I also remember that in one of the debates that I had with the incumbent, Ms. Arroyo (who was also the chair of the NYS Council Health Committee), why voters should give her another four years as our representative when nothing seems to have improved in the health of our community in the last eight years that she has been our representative.

I remember how she began to run off a list of all the health initiatives that she had done and brought to the district. She bragged as how as chair of the health committee she has done so much for the district. I have to admit that the rambling of projects, programs and statistics sounded impressive. However, I kept remembering the countless number of people I had met through my many walks in the district and somehow everything Ms. Arroyo was saying did not add up. It might have sounded impressive, but just as I learned; statistics and numbers could be made to reflect anything, including a false reality. What was worse is that she actually believed everything she was saying, just like the others who had asked me why I kept talking about the negative statistics. I soon realized that they were all disconnected from a reality that unfortunately they claim to represent.

It's like many of the young folks who have moved up to the South Bronx who say they live in the South Bronx. I quickly remind them that perhaps they should say that they "sleep" in the South Bronx. I explain that living in a community means that they actually go beyond the nearest subway stop and the nice deli on the corner. These well-intentioned but confused individuals do not shop, walk, eat or entertain themselves in our neighborhood. They do all of that outside the borough, but yet they claim they "live" in our community, when in reality they are oblivious to what is really happening in the community that they sleep in.

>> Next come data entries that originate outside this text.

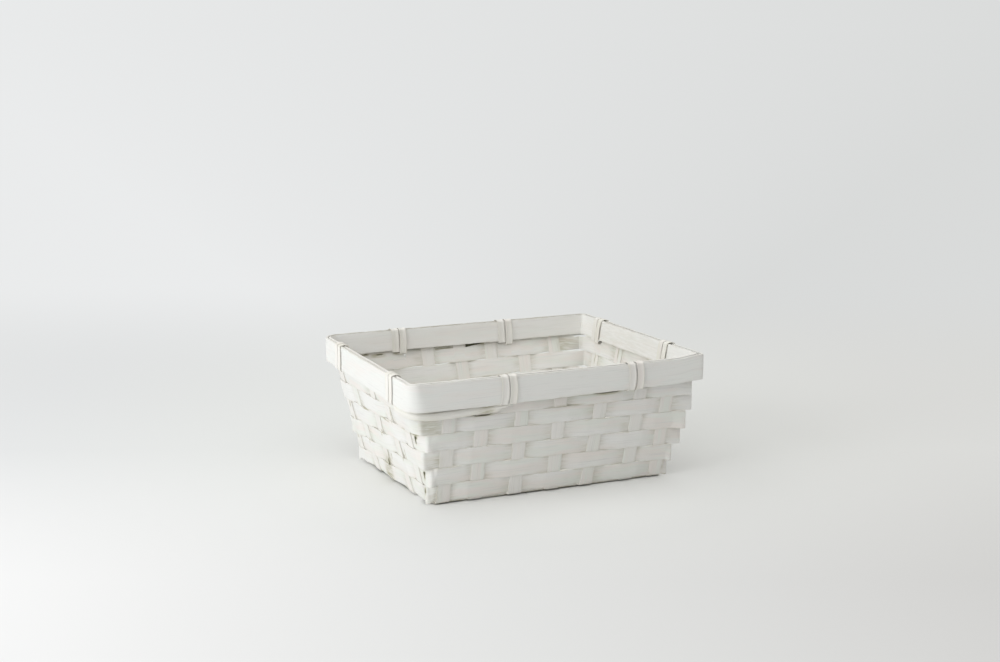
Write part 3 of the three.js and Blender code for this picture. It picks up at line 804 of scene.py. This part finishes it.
def base_strips(wall, opposite):
    """Strips of the base in one direction: (line, end, other end, width), with fillers between."""
    ends = [end for end in STAKE_ENDS if end[0] == wall]
    others = [end for end in STAKE_ENDS if end[0] == opposite][::-1]
    least_room = STAKE_WIDTH + BASE_STRIP_WIDTH + 4 * FLAT_MARGIN + 2 * LEAST_RUN
    strips = []
    for end, other in zip(ends, others):
        line = [foot_point(wall, end[2]), foot_point(opposite, other[2])]
        if strips:
            last = strips[-1][0]
            if min(np.linalg.norm(p - q) for p, q in zip(line, last)) > least_room:
                strips.append(([mix(p, q, 0.5) for p, q in zip(line, last)], None, None, BASE_STRIP_WIDTH))
        strips.append((line, end, other, STAKE_WIDTH))
    return strips


def bend(before, tip, after, radius):
    """A rounded bend between two straight stretches, as points of a curve."""
    a, b = unit(before - tip), unit(after - tip)
    reach = radius / math.tan(math.acos(float(np.clip(a @ b, -1, 1))) / 2)
    shares = [i / BEND_STEPS for i in range(BEND_STEPS + 1)]
    return [tip + a * reach * (1 - t) ** 2 + b * reach * t**2 for t in shares]


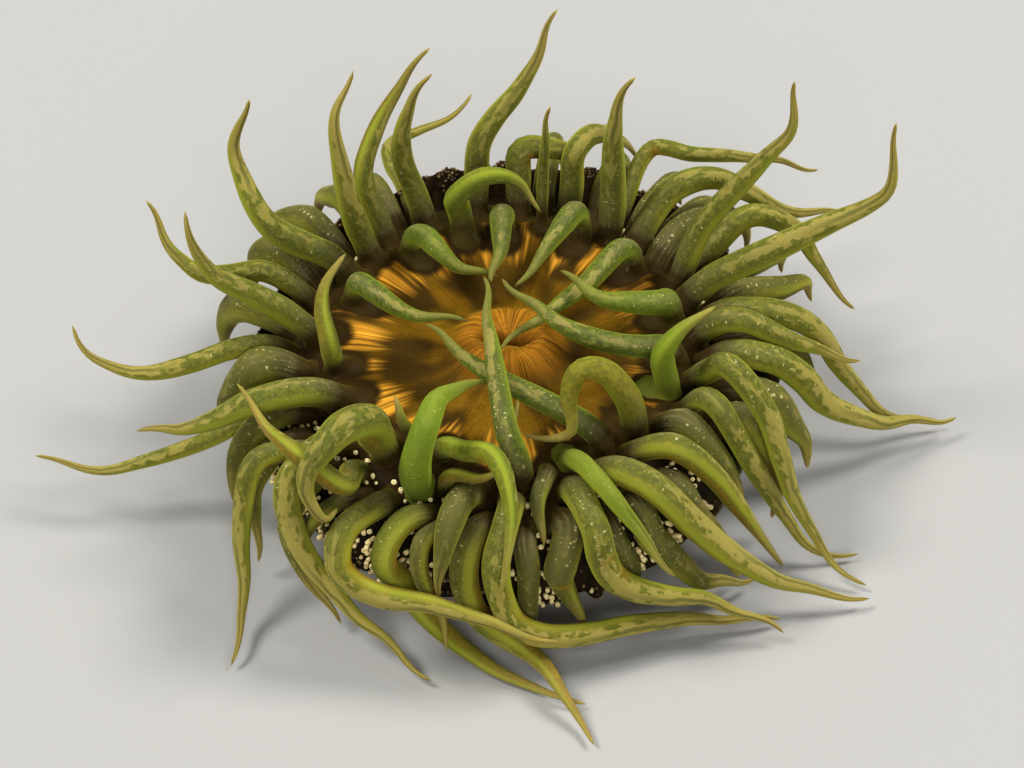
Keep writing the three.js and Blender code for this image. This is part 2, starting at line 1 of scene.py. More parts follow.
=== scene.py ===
"""Sand anemone: one skin over the solids of the frame, its beads and grains, and the stage.

Lengths in the property groups are metres, as in the frame. The mesh code, with its constants
and the patterns' places, works in millimetres, and turns to metres where a mesh is made.
+Z is up, and the column's axis is Z.
"""

import math

import bpy
import numpy as np
from bpy.props import FloatProperty, FloatVectorProperty, IntProperty, PointerProperty
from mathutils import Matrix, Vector
from mathutils.geometry import delaunay_2d_cdt


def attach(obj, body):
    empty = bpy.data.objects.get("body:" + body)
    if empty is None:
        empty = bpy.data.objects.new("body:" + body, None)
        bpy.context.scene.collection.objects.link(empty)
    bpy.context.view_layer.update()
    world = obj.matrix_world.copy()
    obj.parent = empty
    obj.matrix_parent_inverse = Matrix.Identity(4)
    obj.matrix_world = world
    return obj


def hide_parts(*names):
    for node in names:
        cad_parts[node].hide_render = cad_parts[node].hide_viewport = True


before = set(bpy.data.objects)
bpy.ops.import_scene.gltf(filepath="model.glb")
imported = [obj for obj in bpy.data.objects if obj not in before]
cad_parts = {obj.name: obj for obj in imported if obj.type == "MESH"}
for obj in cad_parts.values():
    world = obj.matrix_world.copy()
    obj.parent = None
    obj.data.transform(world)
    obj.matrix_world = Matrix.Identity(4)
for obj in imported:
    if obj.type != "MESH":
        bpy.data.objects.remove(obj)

bl_info = {
    "name": "Sand anemone",
    "version": (1, 0, 0),
    "blender": (4, 5, 0),
    "location": "View3D > Sidebar > Anemone",
    "description": "Builds the skin, beads and stage of a life-size sand anemone",
    "category": "Add Mesh",
}

# A millimetre in metres, a full turn in radians, and the seed of all random draws.
MM = 0.001
TURN = 2 * math.pi
SEED = 20
# Steps between two points of a smooth curve, before it is cut into even lengths.
FINE_STEPS = 24
# Corners round a tentacle's solid, and how near its tip the first ring of them lies at most.
AROUND = 6
TIP_RING = 0.7
# Half width and depth of the mouth's slit.
SLIT_SIDE = 1.15
SLIT_DEPTH = 2.6
# What the outlines of two roots keep clear of each other, each for its half, and what the
# free corners of the bed keep clear of them.
ROOT_GAP = 0.16
FREE_GAP = 0.34
# Shares of the way up from the bed at which a root's rings turn into the tube's.
BLEND_RINGS = (0.02, 0.2, 0.4, 0.6, 0.8)
# Rings that close the foot underneath.
FOOT_RINGS = (18.0, 9.0)
# The tentacles whose flesh is stretched thin and bright, by number, and how much.
BRIGHT = {3: 0.2, 17: 0.2, 20: 0.2, 35: 0.65, 39: 0.2, 44: 0.5, 50: 0.5}
# How far each tentacle's pattern is shifted from the last one's.
SHIFT = np.array([7.3, 3.1, 11.7])
# Where beads crowd on the ruff: bearing and half width of each cluster, in degrees.
CLUSTERS = ((17, 5), (55, 3), (140, 4), (204, 5), (222, 5), (231, 4.5), (241, 5), (250, 4),
            (277, 5), (297, 6), (311, 8), (347, 5))
# Depth of the flesh's bumps and the half size of the floor, in metres.
BUMP = 0.00026
FLOOR = 5.0
# Colour of the light all round.
SKY = (0.93, 0.96, 1.0, 1.0)
# What the camera and the lights look at, and each light's strength and place, in metres.
TARGET = Vector((0.0005, -0.0074, 0.020))
LIGHTS = {
    "key right": ("key", (0.26, 0.10, 0.38)),
    "key left": ("key", (-0.26, 0.02, 0.38)),
    "front": ("front", (0.04, -0.34, 0.26)),
}


# ---- Colours ----------------------------------------------------------------

def paint(code):
    """Linear colour of a hexadecimal sRGB code such as '96a514'."""
    parts = [int(code[i:i + 2], 16) / 255 for i in (0, 2, 4)]
    return tuple(p / 12.92 if p <= 0.04045 else ((p + 0.055) / 1.055) ** 2.4 for p in parts)


def length(name, description, default):
    """A length that a user may change, in metres."""
    return FloatProperty(name=name, description=description, default=default, unit="LENGTH",
                         subtype="DISTANCE", precision=5)


def colour(name, description, code):
    """A colour that a user may change."""
    return FloatVectorProperty(name=name, description=description, default=paint(code),
                               subtype="COLOR", min=0, max=1)


def share(name, description, default, top=1.0):
    """A number from 0 to top that a user may change."""
    return FloatProperty(name=name, description=description, default=default, min=0, max=top,
                         subtype="FACTOR")


def amount(name, description, default):
    """A number from 0 up that a user may change."""
    return FloatProperty(name=name, description=description, default=default, min=0)


def degrees(name, description, default):
    """An angle that a user may change, whose default is given in degrees."""
    return FloatProperty(name=name, description=description, default=math.radians(default),
                         unit="ROTATION", subtype="ANGLE")


def whole(name, description, default, least=1):
    """A whole number from least up that a user may change."""
    return IntProperty(name=name, description=description, default=default, min=least)


# ---- What a user would change -----------------------------------------------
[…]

That is why when today -- six months after the primary election that we lost -- I read an article in the NY Daily News that once again repeats and specifies startling statistics about the borough's health, and I can't help but wonder what these elected representatives think. The article states how the Bronx is placed dead last of the 62 counties in the state. It states how 10 percent of the babies born here are born at low birth rates and how "an astonishing 41 percent of Bronx kids live in poverty and 64 percent of the borough's children live in single parent households." The article goes on to give more details, but just those few statistics can give most a pretty good idea of how bad things are.

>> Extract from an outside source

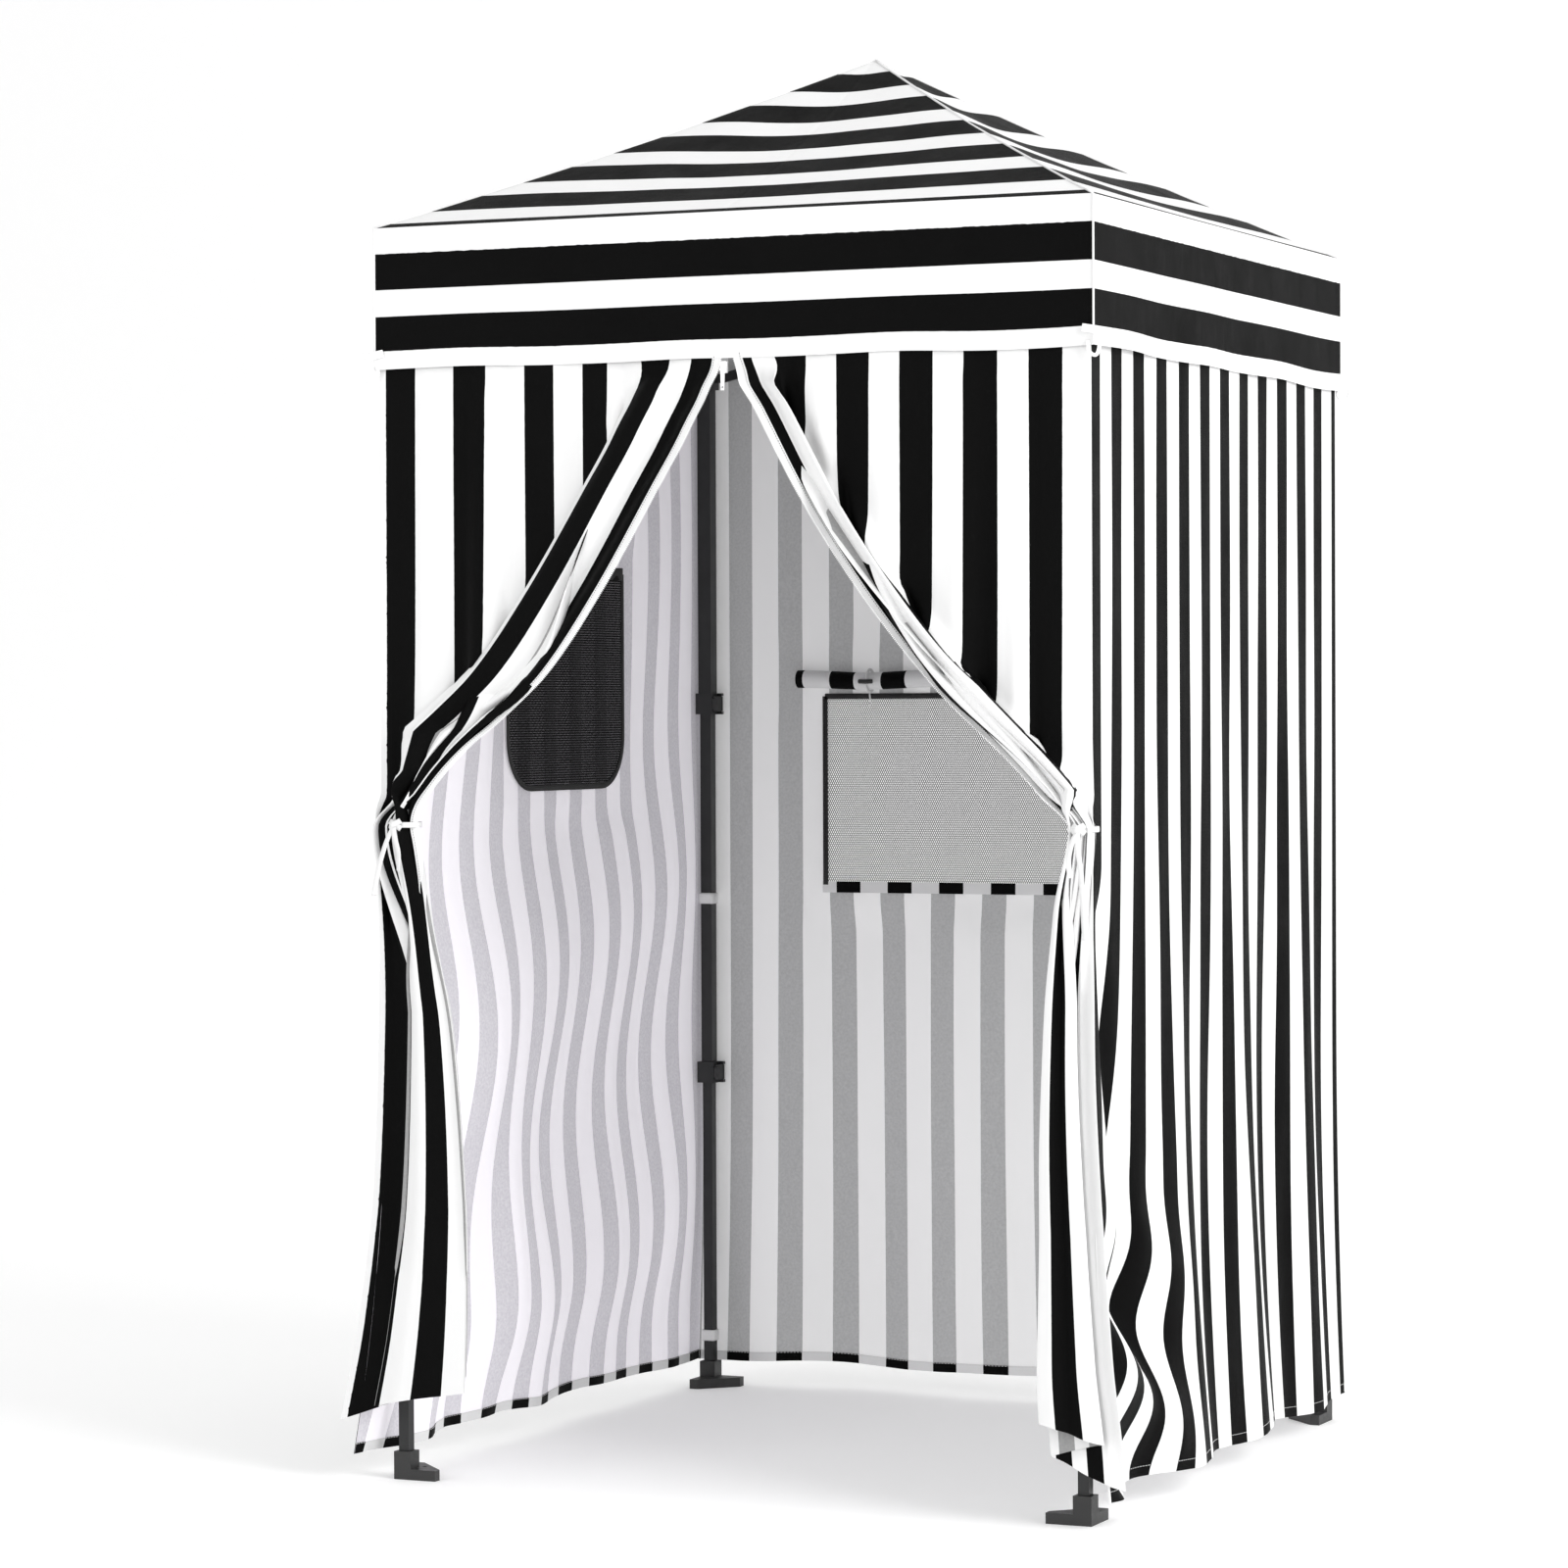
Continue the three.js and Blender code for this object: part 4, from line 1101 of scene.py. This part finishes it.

Therefore, I wonder what would Ms. Arroyo would say today to those statistics. I wonder if they even want to read these types of articles. If so, why don't they quote them, and more importantly, do something to address the problem? But then again I think how can you address a problem if you don't even recognize it, or refuse to mention it? Worse, they don't like others to mention it either. Perhaps they only want to read and highlight the positive aspects of the borough while denying the reality of these pressing long-term negative statistics that continue to plague the Bronx year after year.

I guess I was brainwashed by the words of Dr. Martin Luther King who so eloquently said: "The truth will set us free." Thus I will continue to speak the truth and let others decipher their own reality.